Anti-Jewish violence has been central to the narration and construction of a distinctly Jewish past, present and future. The destruction of the Temple in ancient times, the Crusades and blood libels of the middle ages, the pogroms of turn of the century Poland and Russia and the near destruction of European Jewry in the middle of the twentieth century all continue to reverberate in contemporary Jewish culture. Indeed, perceptions and interpretations of anti-Jewish violence play a crucial role in shaping the ways many Jews see themselves and their place in the world.
Jews are not the only ethnic or religious community whose sense of past and present is deeply influenced by the memory of violence and martyrdom. The Armenian and Roma genocides remain central to the histories and historical memories of their respective communities, and slavery and anti-black violence are central to contemporary African-American concepts of community and history. Increasingly, sexual violence is woven into feminist history and the historical narrative of LGBT communities.
Though Narratives of Violence will attempt to examine this phenomenon through an emphasis on the Jewish experience, the comparative angle will be of great importance in both the conference and the edited volume that will follow. Specifically, we are interested in exploring the ways in which violence against religious groups, ethnic groups and visible minorities, as well as against women and sexual minorities, has been incorporated into larger political projects and into the subsequent construction of real or imagined communities.
Among the questions we will ask: How have different narratives of anti-Jewish violence been imagined, constructed, and memorialized in various places and times? How have authors, artists and other agents of Jewish collectivity and memory instrumentalized these narratives towards a variety of social, political and religious goals? Looking more broadly, we hope to understand what the analysis and deconstruction of these narratives of anti-Jewish violence can tell us about the nature of ethnic, religious and national communities since the Middle Ages. More specifically, we will ask what the comparison of these narratives with those of other communities can tell us about the deeper connections between narratives of violence and the construction of communities, as well as the integration of the memory of violence into regnant conceptions of society, self and other.

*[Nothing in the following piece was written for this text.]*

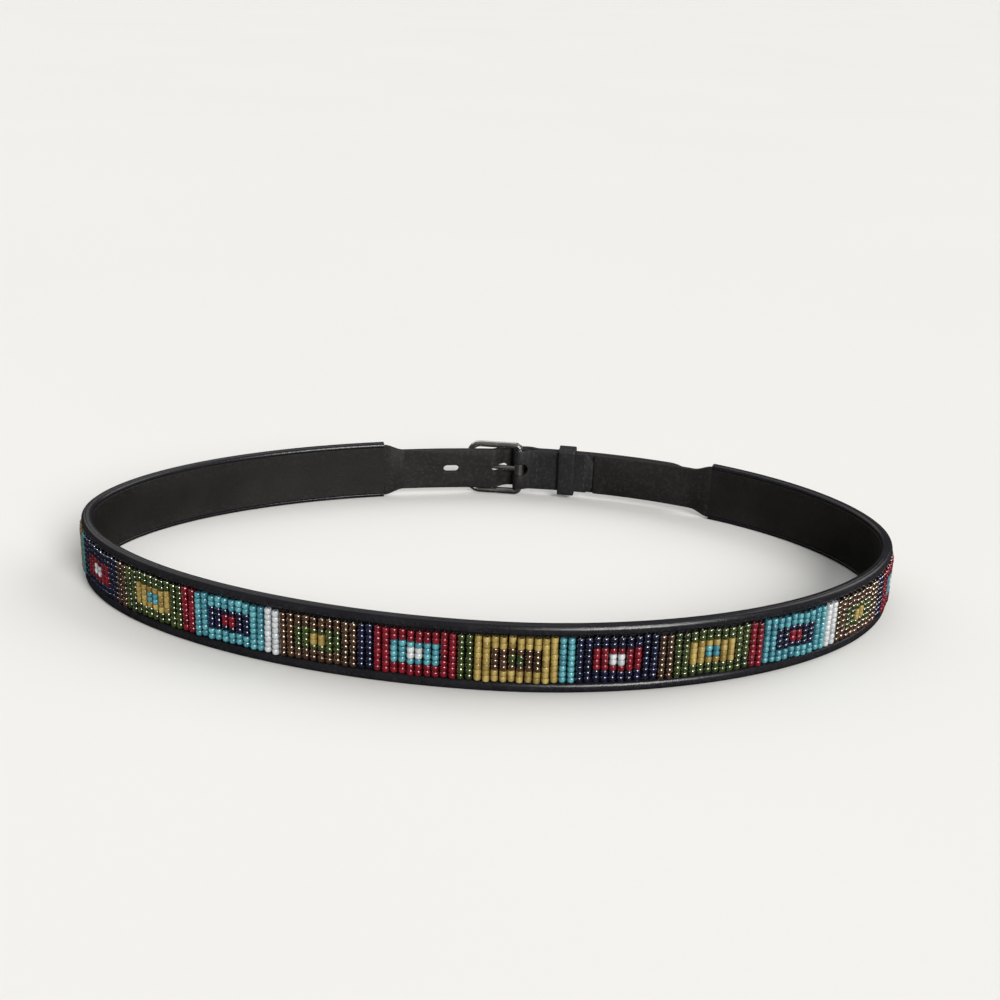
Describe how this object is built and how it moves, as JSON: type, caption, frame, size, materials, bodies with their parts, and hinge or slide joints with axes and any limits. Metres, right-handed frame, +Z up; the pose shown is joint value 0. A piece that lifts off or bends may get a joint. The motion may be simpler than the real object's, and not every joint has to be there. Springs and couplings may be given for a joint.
{
  "type": "beaded leather belt",
  "caption": "Fastened narrow leather belt with rolled edges and a field of seed beads in nested rectangles, closed by a plain wire buckle at the back.",
  "frame": {"origin": "under the middle of the belt's box, on the surface that its lower edge stands on", "axes": "+X towards the wearer's left hip in the picture's right, +Y from the worn front towards the buckle, +Z up"},
  "size_m": [0.3144, 0.1914, 0.0252],
  "materials": {
    "strap_leather": "smooth black leather with a fine grain, satin",
    "lining_leather": "dark brown-black lining leather, nearly matt",
    "binding_leather": "smooth black rolled leather, satin with a soft highlight along its crest",
    "glass_beads": "opaque, lined and metallic glass seed beads in turquoise, white, mustard, red, navy, green and copper brown",
    "buckle_metal": "plain steel wire, softly polished"
  },
  "bodies": {
    "root": {"strap": "strap_leather", "lining": "lining_leather", "upper_binding": "binding_leather", "lower_binding": "binding_leather", "bead_field": "glass_beads", "buckle": "buckle_metal", "keeper": "strap_leather"}
  },
  "joints": []
}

Our approach is interdisciplinary, and we welcome proposals for papers from scholars of all fields, including history, literature, cultural studies, and the social sciences. We envisage panels on some of the following (intertwined) themes:
Representations of violence in elite and popular culture (film, television, folklore, music, literature, visual arts, internet)
Historiographical trends (use of oral history, documentation, historical commissions, genocide studies, and gender studies)

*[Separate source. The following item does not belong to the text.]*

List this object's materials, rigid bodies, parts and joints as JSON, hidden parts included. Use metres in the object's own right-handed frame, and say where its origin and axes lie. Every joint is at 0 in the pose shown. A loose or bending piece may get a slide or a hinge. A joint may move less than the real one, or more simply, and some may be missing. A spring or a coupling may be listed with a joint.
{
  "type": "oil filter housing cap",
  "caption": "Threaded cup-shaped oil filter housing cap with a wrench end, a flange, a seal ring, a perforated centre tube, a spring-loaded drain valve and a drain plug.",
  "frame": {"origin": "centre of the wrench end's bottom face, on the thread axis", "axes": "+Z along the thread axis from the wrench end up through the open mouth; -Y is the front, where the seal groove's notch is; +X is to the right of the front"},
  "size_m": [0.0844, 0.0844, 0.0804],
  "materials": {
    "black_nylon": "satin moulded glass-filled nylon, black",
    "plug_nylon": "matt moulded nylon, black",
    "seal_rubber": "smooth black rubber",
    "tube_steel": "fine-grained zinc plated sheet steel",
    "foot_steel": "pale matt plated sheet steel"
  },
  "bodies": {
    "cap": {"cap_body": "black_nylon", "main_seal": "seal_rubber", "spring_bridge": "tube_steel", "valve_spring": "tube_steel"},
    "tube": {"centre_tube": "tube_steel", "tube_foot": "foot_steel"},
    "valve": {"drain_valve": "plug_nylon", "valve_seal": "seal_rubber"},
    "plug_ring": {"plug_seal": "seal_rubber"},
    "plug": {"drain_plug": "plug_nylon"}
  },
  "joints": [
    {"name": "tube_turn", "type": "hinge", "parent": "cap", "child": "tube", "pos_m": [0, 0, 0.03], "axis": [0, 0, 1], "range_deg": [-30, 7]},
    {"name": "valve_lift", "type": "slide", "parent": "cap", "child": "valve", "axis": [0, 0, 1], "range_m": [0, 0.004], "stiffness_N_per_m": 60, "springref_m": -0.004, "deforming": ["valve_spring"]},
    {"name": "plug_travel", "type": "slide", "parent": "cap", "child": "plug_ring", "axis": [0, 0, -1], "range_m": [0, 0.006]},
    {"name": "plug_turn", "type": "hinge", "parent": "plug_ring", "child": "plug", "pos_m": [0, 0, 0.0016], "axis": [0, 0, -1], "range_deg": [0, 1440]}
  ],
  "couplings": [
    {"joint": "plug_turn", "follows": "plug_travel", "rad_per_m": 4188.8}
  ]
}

Religious portrayals and memorialization (matyrologies, liturgy, religious ritual/ceremony)
Ideological trends (violence in national narratives, political narratives, museums, monuments, lieux de mémoire)
Speakers will be provided with accommodation and meals in Budapest as well as support toward their travel costs.
Paper proposals of 200-300 words, together with a brief CV, should be sent to ICRAR@bbk.ac.uk  by November 1, 2013.
All proposals will be peer reviewed by a select committee of ICRAR members.
For more information on ICRAR, see: http://www.pearsinstitute.bbk.ac.uk/research/research-partnerships/international-consortium-for-research-on-antisemitism-and-racism/ 
François Guesnet, Sidney and Elizabeth Corob Reader in Modern Jewish History, University College London, Department of Hebrew and Jewish Studies
Michael L. Miller, Associate Professor, Central European University, Nationalism Studies Program and Jewish Studies Program
Conference Report: "Antisemitism: A Useful Category of Analysis?" (Jerusalem, July 29, 2013)
conference report by Michael L. Miller (Central European University, Budapest)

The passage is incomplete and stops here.